Dalam sebulan, dia mengaku bisa mengirim 75 ton kascing ke daerah Papua dengan harga Rp 2.300 per kg. "Dari kascingnya saja sudah lebih dari Rp 170 juta per bulan," kata Joko. Pangsa pasar cacing, menurut Joko, masih sangat terbuka lebar karena rekanannya di bidang perusahaan farmasi, kosmetik, serta perusahaan pakan ternak tak pernah membatasi kuota pengiriman cacing.
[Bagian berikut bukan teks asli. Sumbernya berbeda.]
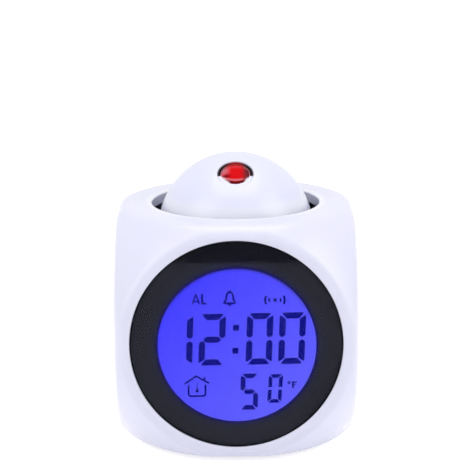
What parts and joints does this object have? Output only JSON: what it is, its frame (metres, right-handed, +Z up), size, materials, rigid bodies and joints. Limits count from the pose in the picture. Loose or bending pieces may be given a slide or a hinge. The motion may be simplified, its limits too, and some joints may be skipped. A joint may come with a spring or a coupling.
{
  "type": "projection alarm clock",
  "caption": "Softened cube alarm clock with a round backlit segment display in front and a tilting projector ball set in its top.",
  "frame": {"origin": "on the table under the middle of the case", "axes": "+Z up, -Y out of the display, +X to the viewer's right when the display is faced"},
  "size_m": [0.08, 0.0808, 0.097],
  "materials": {
    "white_plastic": "glossy white ABS with a faint blue cast",
    "white_inner_plastic": "plain white moulding",
    "grey_plastic": "satin dark grey moulding",
    "grey_key_plastic": "satin grey keys",
    "black_plastic": "satin black",
    "black_resin": "cured epoxy",
    "black_print": "gloss black print behind the window",
    "clear_plastic": "clear polished window",
    "guide_plastic": "clear acrylic light guide",
    "lcd_blue": "backlit blue segment display",
    "lcd_dark": "dark segment display",
    "led_body": "light emitting diodes",
    "red_led": "red diode",
    "red_lens": "polished red lens",
    "clear_glass": "clear lens",
    "circuit_board": "green solder mask",
    "dark_rubber": "silicone rubber",
    "foot_rubber": "soft grey rubber",
    "steel": "zinc plated",
    "bright_metal": "bright tin",
    "nickel_plate": "nickel plated spring steel",
    "cell_jacket": "plain dark jacket"
  },
  "bodies": {
    "case": {"front_case": "white_plastic", "rear_case": "white_plastic", "case_screws": "steel", "rubber_feet": "foot_rubber", "display_window": "clear_plastic", "window_mask": "black_print", "lcd_glass": "lcd_blue", "lcd_frame": "white_inner_plastic", "light_guide": "guide_plastic", "backlight_leds": "led_body", "zebra_strips": "dark_rubber", "main_board": "circuit_board", "board_screws": "steel", "controller_chip": "black_resin", "clock_crystal": "bright_metal", "board_capacitors": "black_plastic", "thermistor": "black_resin", "battery_cell_1": "cell_jacket", "battery_cell_2": "cell_jacket", "battery_cell_3": "cell_jacket", "battery_contact_plates": "nickel_plate", "battery_contact_springs": "nickel_plate", "button_board": "circuit_board", "button_board_screws": "steel", "tact_switches": "black_plastic", "projection_switch_base": "bright_metal", "buzzer": "black_plastic", "spring_carrier": "grey_plastic", "carrier_screws": "steel", "cradle_springs": "steel", "snooze_board": "circuit_board", "snooze_dome": "dark_rubber"},
    "door": {"battery_door": "white_plastic"},
    "projection_switch": {"projection_switch_knob": "grey_key_plastic"},
    "cradle": {"head_cradle": "grey_plastic", "friction_washers": "dark_rubber"},
    "projector": {"ball_front_shell": "white_plastic", "ball_rear_shell": "white_plastic", "ball_screws": "steel", "lens_funnel": "black_plastic", "lens_ring": "white_plastic", "projection_lens": "red_lens", "lens_barrel": "black_plastic", "condenser_lens": "clear_glass", "projection_lcd": "lcd_dark", "projection_led": "red_led", "projector_board": "circuit_board"},
    "mode_button": {"mode_key": "grey_key_plastic", "mode_plunger": "black_plastic"},
    "alarm_button": {"alarm_key": "grey_key_plastic", "alarm_plunger": "black_plastic"},
    "down_button": {"down_key": "grey_key_plastic", "down_plunger": "black_plastic"},
    "up_button": {"up_key": "grey_key_plastic", "up_plunger": "black_plastic"}
  },
  "joints": [
    {"name": "cradle_press", "type": "slide", "parent": "case", "child": "cradle", "axis": [0, 0, -1], "range_m": [0, 0.0012], "stiffness_N_per_m": 800, "springref_m": -0.002, "deforming": ["cradle_springs", "snooze_dome"]},
    {"name": "ball_tilt", "type": "hinge", "parent": "cradle", "child": "projector", "pos_m": [0, 0, 0.0707], "axis": [1, 0, 0], "range_deg": [-80, 20]},
    {"name": "battery_door_hinge", "type": "hinge", "parent": "case", "child": "door", "pos_m": [0, 0.03905, 0.01825], "axis": [1, 0, 0], "range_deg": [-100, 0]},
    {"name": "projection_switch_slide", "type": "slide", "parent": "case", "child": "projection_switch", "axis": [1, 0, 0], "range_m": [0, 0.004]},
    {"name": "mode_key_press", "type": "slide", "parent": "case", "child": "mode_button", "axis": [0, -1, 0], "range_m": [0, 0.0005], "stiffness_N_per_m": 400},
    {"name": "alarm_key_press", "type": "slide", "parent": "case", "child": "alarm_button", "axis": [0, -1, 0], "range_m": [0, 0.0005], "stiffness_N_per_m": 400},
    {"name": "down_key_press", "type": "slide", "parent": "case", "child": "down_button", "axis": [0, -1, 0], "range_m": [0, 0.0005], "stiffness_N_per_m": 400},
    {"name": "up_key_press", "type": "slide", "parent": "case", "child": "up_button", "axis": [0, -1, 0], "range_m": [0, 0.0005], "stiffness_N_per_m": 400}
  ]
}
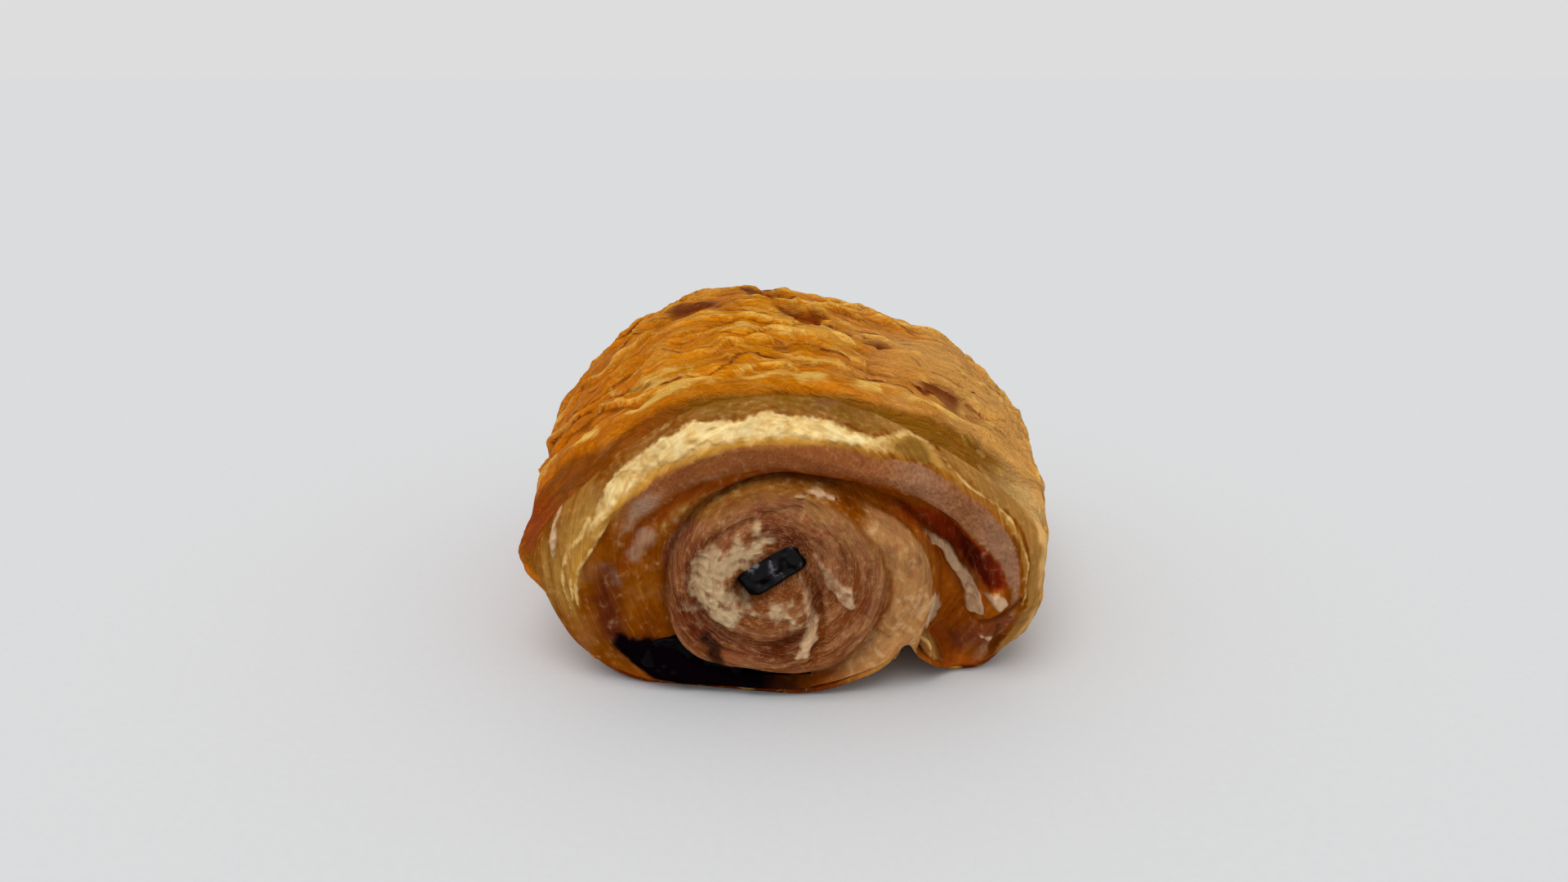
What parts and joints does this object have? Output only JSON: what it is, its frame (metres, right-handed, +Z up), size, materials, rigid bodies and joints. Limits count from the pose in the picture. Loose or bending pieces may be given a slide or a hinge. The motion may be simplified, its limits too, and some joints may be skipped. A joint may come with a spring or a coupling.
{
  "type": "pain au chocolat",
  "caption": "Baked laminated dough rolled round chocolate batons, with a browned crust, spiral ends and a free end that hangs over a notch.",
  "frame": {"origin": "centre of the bounding box's base, on the plane the pastry rests on", "axes": "+Y along the roll's axis, from the end shown in the picture to the other end; +X towards the side where the sheet's free end hangs down; +Z up"},
  "size_m": [0.0782, 0.0866, 0.0493],
  "materials": {
    "baked_dough": "egg-washed, satin",
    "dark_chocolate": "satin"
  },
  "bodies": {
    "root": {"pastry": "baked_dough", "chocolate_upper": "dark_chocolate", "chocolate_lower": "dark_chocolate"}
  },
  "joints": []
}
Bahkan, serapan pasar terbesar dari cacing yang memiliki protein tinggi tersebut justru dari bidang peternakan dan perikanan. Cacing-cacing tersebut sangat dibutuhkan dalam proses pembuatan pakan ikan ataupun pakan ayam. "Pasar yang besar justru untuk permintaan pakan ternak. Ada juga permintaan dari peternak belut ekspor," kata Joko.
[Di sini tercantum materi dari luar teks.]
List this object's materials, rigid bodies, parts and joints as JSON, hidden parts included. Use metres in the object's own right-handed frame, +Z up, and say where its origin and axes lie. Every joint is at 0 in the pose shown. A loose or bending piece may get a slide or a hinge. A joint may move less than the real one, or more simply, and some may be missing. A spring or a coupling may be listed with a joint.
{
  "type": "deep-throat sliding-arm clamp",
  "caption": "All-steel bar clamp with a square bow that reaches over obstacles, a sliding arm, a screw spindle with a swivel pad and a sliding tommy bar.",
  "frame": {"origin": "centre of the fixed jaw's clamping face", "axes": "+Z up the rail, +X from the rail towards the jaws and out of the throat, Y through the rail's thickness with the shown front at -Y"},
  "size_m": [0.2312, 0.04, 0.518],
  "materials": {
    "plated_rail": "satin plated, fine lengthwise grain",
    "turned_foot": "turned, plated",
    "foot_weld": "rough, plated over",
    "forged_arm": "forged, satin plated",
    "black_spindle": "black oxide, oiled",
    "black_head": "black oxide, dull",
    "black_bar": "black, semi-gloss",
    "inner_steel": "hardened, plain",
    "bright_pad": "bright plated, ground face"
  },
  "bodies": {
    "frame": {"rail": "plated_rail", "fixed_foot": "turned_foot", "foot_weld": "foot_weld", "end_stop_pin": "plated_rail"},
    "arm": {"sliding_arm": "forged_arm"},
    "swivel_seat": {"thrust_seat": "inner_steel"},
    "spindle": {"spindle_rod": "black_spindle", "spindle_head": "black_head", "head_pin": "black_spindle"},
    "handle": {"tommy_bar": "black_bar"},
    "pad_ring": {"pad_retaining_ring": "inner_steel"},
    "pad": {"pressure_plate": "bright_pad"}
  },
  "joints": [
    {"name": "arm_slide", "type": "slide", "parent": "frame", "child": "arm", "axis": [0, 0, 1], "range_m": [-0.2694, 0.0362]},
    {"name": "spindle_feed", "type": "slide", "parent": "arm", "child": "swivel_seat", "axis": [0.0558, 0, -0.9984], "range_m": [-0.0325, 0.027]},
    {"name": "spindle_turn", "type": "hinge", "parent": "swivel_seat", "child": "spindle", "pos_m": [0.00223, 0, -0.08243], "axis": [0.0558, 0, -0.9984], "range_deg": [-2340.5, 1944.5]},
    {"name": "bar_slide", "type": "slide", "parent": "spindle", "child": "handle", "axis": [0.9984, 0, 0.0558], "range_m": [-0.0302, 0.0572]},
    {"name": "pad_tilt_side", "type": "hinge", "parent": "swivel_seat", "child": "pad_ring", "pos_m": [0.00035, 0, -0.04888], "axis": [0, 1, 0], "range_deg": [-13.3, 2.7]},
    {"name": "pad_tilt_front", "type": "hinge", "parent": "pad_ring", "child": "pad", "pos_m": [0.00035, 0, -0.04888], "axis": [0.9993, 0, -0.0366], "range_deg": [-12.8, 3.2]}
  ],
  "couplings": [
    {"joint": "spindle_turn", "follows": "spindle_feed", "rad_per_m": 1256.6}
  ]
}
Dari bankir sampai memungut sampah sayur Meski menuai suskes, perjalanan budidaya cacing Joko dimulai dari kisah pahit kebangkrutannya dalam berbisnis perbankan dan rental mobil. Saat bangkrut, Joko selalu kebingungan untuk bepergian karena tak lagi memiliki kendaraan, meski hanya satu sepeda motor. Semua kendaraan yang pernah dimilikinya sudah terjual untuk menutup utang.
Berbekal motor pinjaman dari saudaranya yang bekerja di sebuah bengkel, Joko kemudian keliling mencari peluang usaha yang bisa dilakukan tanpa modal. Kebetulan, saat masih memiliki usaha rental mobil, dia memiliki pelanggan tetap, yakni Ustaz Imam. Pelanggannya ini sering menyewa mobil miliknya untuk mengirim cacing yang dibudidayakan ke Kota Malang.
Melalui Imam, Joko kemudian belajar membudidayakan cacing. Keterbatasan modal membuat Joko harus memanfaatkan kayu bekas kotak kemasan barang yang banyak berserakan di pasar untuk membuat kandang cacing. Adapun untuk pakan cacing, dia memungut sisa sayur-mayur yang sudah layu dan mulai membusuk di pasar sayur Magetan. Setiap malam, dia membawa karung untuk mencari sisa sayuran yang dibuang pedagang sayur.
"Setiap malam bawa karung ke pasar sayur, cari sayur sisa yang dibuang. Sisa sayur kan gratis," kata Joko sambil mengenang masa-masa awal usahanya. Seiring perjalanan waktu, usaha Joko berkembang dan permintaan cacing segar untuk pembuatan pakan ternak dan kosmetik serta perusahaan obat-obatan semakin banyak. Joko kemudian menjalin kerja sama dengan sejumlah pembudidaya cacing di Magetan untuk memenuhi permintaan perusahaan.
Melalui kelompok usaha cacing Lumbricus rubellus "Mandiri Sejahtera" di Magetan saja, Joko memiliki 50 anggota. Sementara itu, untuk plasma, Joko memiliki rekanan yang tersebar di 17 kabupaten atau kota di Jawa Timur dan Jawa Tengah dan sejumlah rekanan pembudidaya cacing di Jawa Barat.
Usaha cacing, menurut Joko, menjadi berkah tersendiri karena saat ini lebih banyak orang yang datang ke rumahnya untuk belajar beternak cacing. Tidak sulit Joko mengatakan, tempat usahanya terbuka untuk siapa saja yang akan belajar budidaya cacing. Menurut dia, budidaya cacing sangat mudah karena peternak cacing tidak perlu repot untuk mengawinkan cacing agar bertelur. Sebab, sifat cacing yang hermafrodit akan kawin dengan sendirinya dan setiap cacing dipastikan bertelur.
Dengan begitu, peternak selamanya tidak perlu membeli bibit cacing. Waktu panen cacing juga terbilang cukup singkat. Sebab, pada usia 40 hari, cacing sudah mengalami perkembangan yang maksimal dan siap dipanen. Saat ini, Joko sedang mengembangkan lokasi edukasi cacing bagi pentingnya keberlangsungan kehidupan.
Di belakang rumahnya, lokasi pembudidayaan cacing juga dilengkapi dengan kebun tanaman jeruk lemon dan tanaman lain, serta kolam ikan dan kandang kambing. Kebun edukasi cacing, menurut Joko, akan mengajak pengunjung memahami pentingnya cacing bagi kesuburan tanah. Joko mengaku akan terus meluangkan waktu untuk memberikan edukasi mengenai cara menjadi peternak cacing yang sukses bagi siapa saja yang ingin belajar. "Untuk pemberdayaan masyarakat, saya siap dipanggil ke mana saja," kata Joko.